▸ WHAT THE EXERCISE ASKS:
Reproduce the material in full, unchanged.

▸ INPUT:
--- start ---

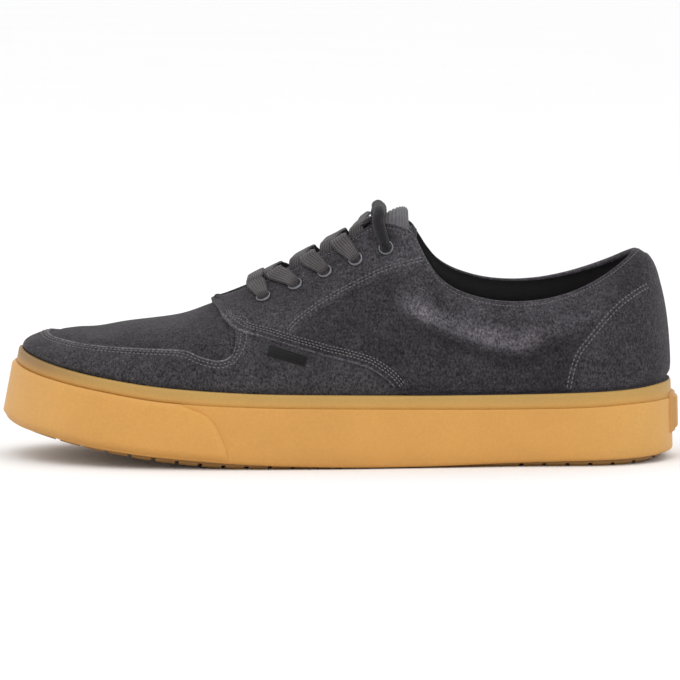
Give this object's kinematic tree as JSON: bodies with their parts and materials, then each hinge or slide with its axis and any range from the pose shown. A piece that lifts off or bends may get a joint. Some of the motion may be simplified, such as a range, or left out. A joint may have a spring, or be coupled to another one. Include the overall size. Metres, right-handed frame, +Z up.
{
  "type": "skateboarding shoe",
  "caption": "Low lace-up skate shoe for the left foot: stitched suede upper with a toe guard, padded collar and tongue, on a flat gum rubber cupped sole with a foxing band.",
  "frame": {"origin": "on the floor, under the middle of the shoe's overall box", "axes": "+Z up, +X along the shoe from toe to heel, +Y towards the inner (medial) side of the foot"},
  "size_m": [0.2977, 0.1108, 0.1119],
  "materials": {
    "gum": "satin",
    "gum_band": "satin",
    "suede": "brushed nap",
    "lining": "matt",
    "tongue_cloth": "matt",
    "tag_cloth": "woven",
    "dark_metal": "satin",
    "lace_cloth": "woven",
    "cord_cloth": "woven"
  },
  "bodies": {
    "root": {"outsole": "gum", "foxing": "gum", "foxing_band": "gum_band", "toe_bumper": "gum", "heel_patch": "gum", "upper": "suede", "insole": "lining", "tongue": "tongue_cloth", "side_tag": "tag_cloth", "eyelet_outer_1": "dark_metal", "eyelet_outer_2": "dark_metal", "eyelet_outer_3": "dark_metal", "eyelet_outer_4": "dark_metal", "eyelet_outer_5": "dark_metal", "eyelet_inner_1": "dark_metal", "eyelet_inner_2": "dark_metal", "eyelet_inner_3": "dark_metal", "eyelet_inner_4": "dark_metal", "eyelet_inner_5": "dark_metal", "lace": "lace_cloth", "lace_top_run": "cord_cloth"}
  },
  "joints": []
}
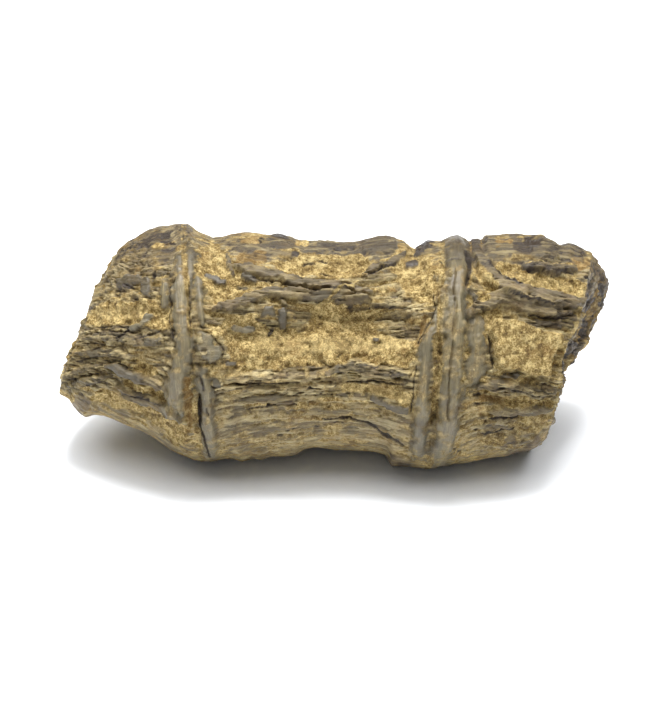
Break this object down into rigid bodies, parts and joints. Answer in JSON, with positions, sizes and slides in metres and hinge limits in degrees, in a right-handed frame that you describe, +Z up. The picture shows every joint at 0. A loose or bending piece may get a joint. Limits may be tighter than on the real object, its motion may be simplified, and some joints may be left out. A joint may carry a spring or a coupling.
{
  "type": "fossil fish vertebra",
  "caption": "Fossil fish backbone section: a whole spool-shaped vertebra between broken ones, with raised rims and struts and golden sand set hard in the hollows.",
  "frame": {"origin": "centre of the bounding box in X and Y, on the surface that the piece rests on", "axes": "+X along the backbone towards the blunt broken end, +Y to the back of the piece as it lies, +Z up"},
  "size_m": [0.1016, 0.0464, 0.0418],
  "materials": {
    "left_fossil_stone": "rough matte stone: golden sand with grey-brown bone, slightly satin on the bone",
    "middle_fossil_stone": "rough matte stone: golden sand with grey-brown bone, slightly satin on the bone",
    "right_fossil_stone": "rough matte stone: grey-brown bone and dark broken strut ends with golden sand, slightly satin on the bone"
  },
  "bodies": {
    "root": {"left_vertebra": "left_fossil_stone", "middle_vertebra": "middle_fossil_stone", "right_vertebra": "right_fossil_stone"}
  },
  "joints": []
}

--- end ---

▸ RESPONSE TO THE TASK:
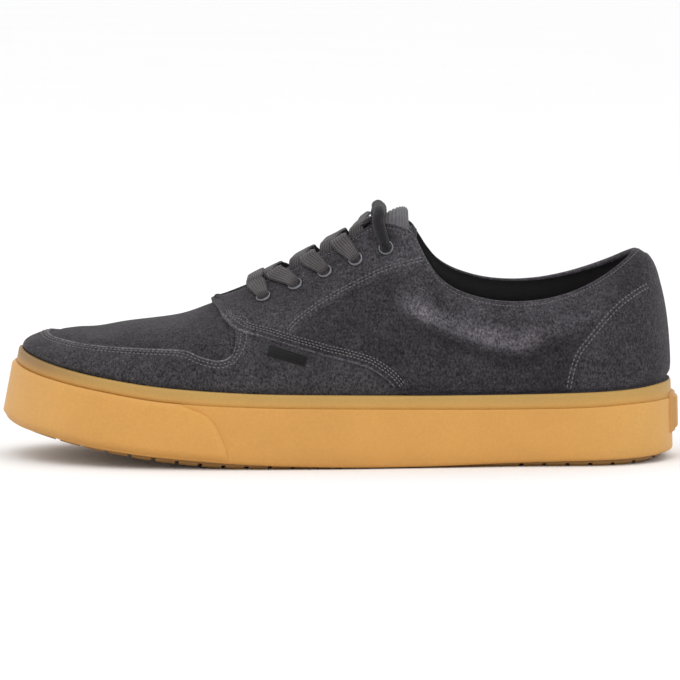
Give this object's kinematic tree as JSON: bodies with their parts and materials, then each hinge or slide with its axis and any range from the pose shown. A piece that lifts off or bends may get a joint. Some of the motion may be simplified, such as a range, or left out. A joint may have a spring, or be coupled to another one. Include the overall size. Metres, right-handed frame, +Z up.
{
  "type": "skateboarding shoe",
  "caption": "Low lace-up skate shoe for the left foot: stitched suede upper with a toe guard, padded collar and tongue, on a flat gum rubber cupped sole with a foxing band.",
  "frame": {"origin": "on the floor, under the middle of the shoe's overall box", "axes": "+Z up, +X along the shoe from toe to heel, +Y towards the inner (medial) side of the foot"},
  "size_m": [0.2977, 0.1108, 0.1119],
  "materials": {
    "gum": "satin",
    "gum_band": "satin",
    "suede": "brushed nap",
    "lining": "matt",
    "tongue_cloth": "matt",
    "tag_cloth": "woven",
    "dark_metal": "satin",
    "lace_cloth": "woven",
    "cord_cloth": "woven"
  },
  "bodies": {
    "root": {"outsole": "gum", "foxing": "gum", "foxing_band": "gum_band", "toe_bumper": "gum", "heel_patch": "gum", "upper": "suede", "insole": "lining", "tongue": "tongue_cloth", "side_tag": "tag_cloth", "eyelet_outer_1": "dark_metal", "eyelet_outer_2": "dark_metal", "eyelet_outer_3": "dark_metal", "eyelet_outer_4": "dark_metal", "eyelet_outer_5": "dark_metal", "eyelet_inner_1": "dark_metal", "eyelet_inner_2": "dark_metal", "eyelet_inner_3": "dark_metal", "eyelet_inner_4": "dark_metal", "eyelet_inner_5": "dark_metal", "lace": "lace_cloth", "lace_top_run": "cord_cloth"}
  },
  "joints": []
}
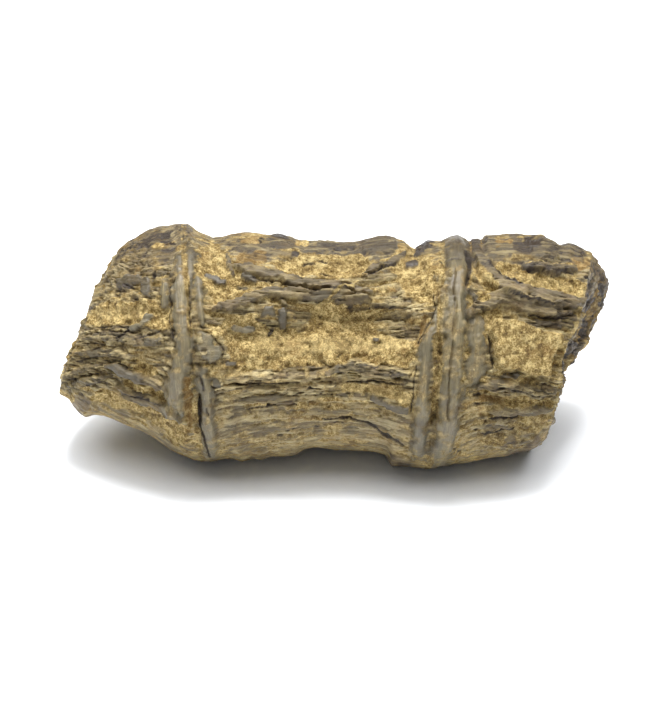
Break this object down into rigid bodies, parts and joints. Answer in JSON, with positions, sizes and slides in metres and hinge limits in degrees, in a right-handed frame that you describe, +Z up. The picture shows every joint at 0. A loose or bending piece may get a joint. Limits may be tighter than on the real object, its motion may be simplified, and some joints may be left out. A joint may carry a spring or a coupling.
{
  "type": "fossil fish vertebra",
  "caption": "Fossil fish backbone section: a whole spool-shaped vertebra between broken ones, with raised rims and struts and golden sand set hard in the hollows.",
  "frame": {"origin": "centre of the bounding box in X and Y, on the surface that the piece rests on", "axes": "+X along the backbone towards the blunt broken end, +Y to the back of the piece as it lies, +Z up"},
  "size_m": [0.1016, 0.0464, 0.0418],
  "materials": {
    "left_fossil_stone": "rough matte stone: golden sand with grey-brown bone, slightly satin on the bone",
    "middle_fossil_stone": "rough matte stone: golden sand with grey-brown bone, slightly satin on the bone",
    "right_fossil_stone": "rough matte stone: grey-brown bone and dark broken strut ends with golden sand, slightly satin on the bone"
  },
  "bodies": {
    "root": {"left_vertebra": "left_fossil_stone", "middle_vertebra": "middle_fossil_stone", "right_vertebra": "right_fossil_stone"}
  },
  "joints": []
}